Practical Application: Building a Thread-Safe Cache
Let me demonstrate how to combine these techniques in a real-world application - a high-performance, thread-safe cache with expiration:
type Cache struct {
shards [256]map[string]cacheEntry
shardLocks [256]sync.RWMutex
pool sync.Pool // For temporary buffers
janitor *time.Ticker
stopChan chan struct{}
}
type cacheEntry struct {
value interface{}
expiration time.Time
}
func NewCache(cleanupInterval time.Duration) *Cache {
cache := &Cache{
janitor: time.NewTicker(cleanupInterval),
stopChan: make(chan struct{}),
pool: sync.Pool{
New: func() interface{} {
return make([]string, 0, 10)
},
},
}
// Initialize shards
for i := range cache.shards {
cache.shards[i] = make(map[string]cacheEntry)
}
// Start cleanup goroutine
go cache.cleanup()
return cache
}
func (c *Cache) shardIndex(key string) uint8 {
h := fnv.New32a()
h.Write([]byte(key))
return uint8(h.Sum32() % 256)
}
func (c *Cache) Set(key string, value interface{}, ttl time.Duration) {
idx := c.shardIndex(key)
c.shardLocks[idx].Lock()
defer c.shardLocks[idx].Unlock()
expiration := time.Now().Add(ttl)
c.shards[idx][key] = cacheEntry{
value: value,
expiration: expiration,
}
}
func (c *Cache) Get(key string) (interface{}, bool) {
idx := c.shardIndex(key)
c.shardLocks[idx].RLock()
defer c.shardLocks[idx].RUnlock()
entry, found := c.shards[idx][key]
if !found {
return nil, false
}
// Check if expired
if time.Now().After(entry.expiration) {
return nil, false
}
return entry.value, true
}
func (c *Cache) cleanup() {
for {
select {
case <-c.janitor.C:
c.removeExpired()
case <-c.stopChan:
c.janitor.Stop()
return
}
}
}
func (c *Cache) removeExpired() {
now := time.Now()
for i := range c.shards {
// Get buffer from pool for keys to delete
keysToDelete := c.pool.Get().([]string)
keysToDelete = keysToDelete[:0] // Reset slice while keeping capacity
// Find expired entries with read lock
c.shardLocks[i].RLock()
for k, v := range c.shards[i] {
if now.After(v.expiration) {
keysToDelete = append(keysToDelete, k)
}
}
c.shardLocks[i].RUnlock()
// Delete expired entries with write lock if any found
if len(keysToDelete) > 0 {
c.shardLocks[i].Lock()
for _, k := range keysToDelete {
delete(c.shards[i], k)
}
c.shardLocks[i].Unlock()
}
// Return buffer to pool
c.pool.Put(keysToDelete)
}
}
func (c *Cache) Close() {
close(c.stopChan)
}
This cache implements several optimization techniques:
- Sharding with fine-grained locks to reduce contention
- Read-write locks to allow concurrent reads
- Object pooling to reduce garbage collection
- Background cleanup to avoid blocking operations
Memory Synchronization and the Go Memory Model
When using synchronization primitives, it’s essential to understand Go’s memory model. Proper synchronization ensures not just mutual exclusion but also memory visibility across goroutines.
var data []string
var initialized int32
func initData() {
if atomic.LoadInt32(&initialized) == 0 {
doInit()
}
}
func doInit() {
// This is not thread-safe!
data = []string{"a", "b", "c"}
// Memory reordering can cause issues
atomic.StoreInt32(&initialized, 1)
}
The above code has a race condition. Even using atomic operations doesn’t guarantee proper synchronization. Instead, use sync.Once:
var data []string
var initOnce sync.Once
func initData() {
initOnce.Do(func() {
data = []string{"a", "b", "c"}
})
}
This ensures both the initialization happens once and proper memory synchronization occurs.

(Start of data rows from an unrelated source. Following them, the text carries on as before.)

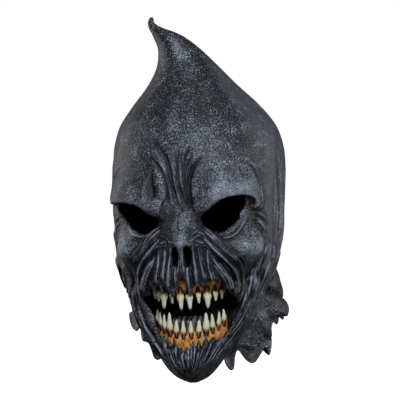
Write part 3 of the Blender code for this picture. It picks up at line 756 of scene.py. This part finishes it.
def makeBone(look):
    mat, tree, shader = startMaterial("stainedResinBone", look["roughness"], 1.52)
    place = addNode(tree, "TexCoord", {}, "Object")
    stain = addNode(tree, "Attribute", {"attribute_name": "stain"}, "Fac")
    grain = addNode(tree, "TexNoise", {"Vector": place, "Scale": 1 / look["grain"], "Detail": 4.0,
                                       "Roughness": 0.6})
    pore = addNode(tree, "TexNoise", {"Vector": place, "Scale": 1 / look["pore"], "Detail": 2.0})
    base = addNode(tree, "ValToRGB", {
        "Fac": grain, "stops": [(0.3, look["brown"]), (0.48, look["ochre"]), (0.68, look["pale"])]})
    worn = addNode(tree, "Math", {"operation": "MULTIPLY_ADD", 0: pore, 1: 0.8, 2: -0.4})
    dark = addNode(tree, "Math", {"operation": "ADD", "use_clamp": True, 0: stain, 1: worn})
    colour = addNode(tree, "Mix", {"data_type": "RGBA", 0: dark, 6: base, 7: look["pitStainAndShade"]}, 2)
    tree.links.new(colour, shader.inputs["Base Color"])
    bump = addNode(tree, "Bump", {"Strength": 0.4, "Distance": 0.0008, "Height": grain})
    tree.links.new(bump, shader.inputs["Normal"])
    return mat


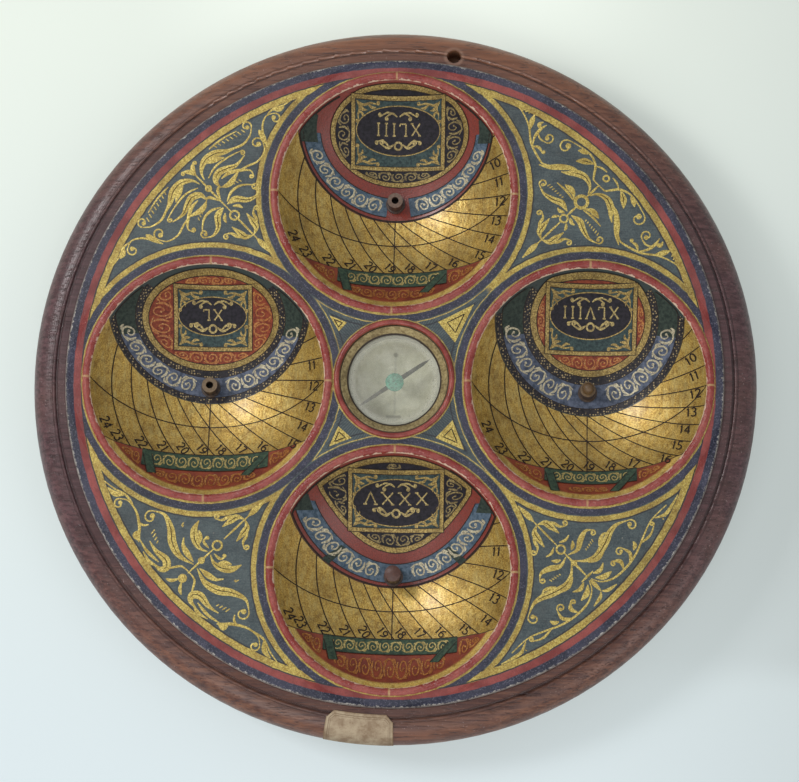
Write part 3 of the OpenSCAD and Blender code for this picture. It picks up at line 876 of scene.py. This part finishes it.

In my experience, performance optimization with Go’s sync package is about selecting the right tool for each scenario while understanding the trade-offs. Start with simple, readable code, measure performance, then apply these techniques to address specific bottlenecks.
The best synchronization is often the one you don’t need - design your systems to minimize shared state where possible. When shared state is necessary, choose the least restrictive synchronization that ensures correctness, and always verify with benchmarks in your specific use case.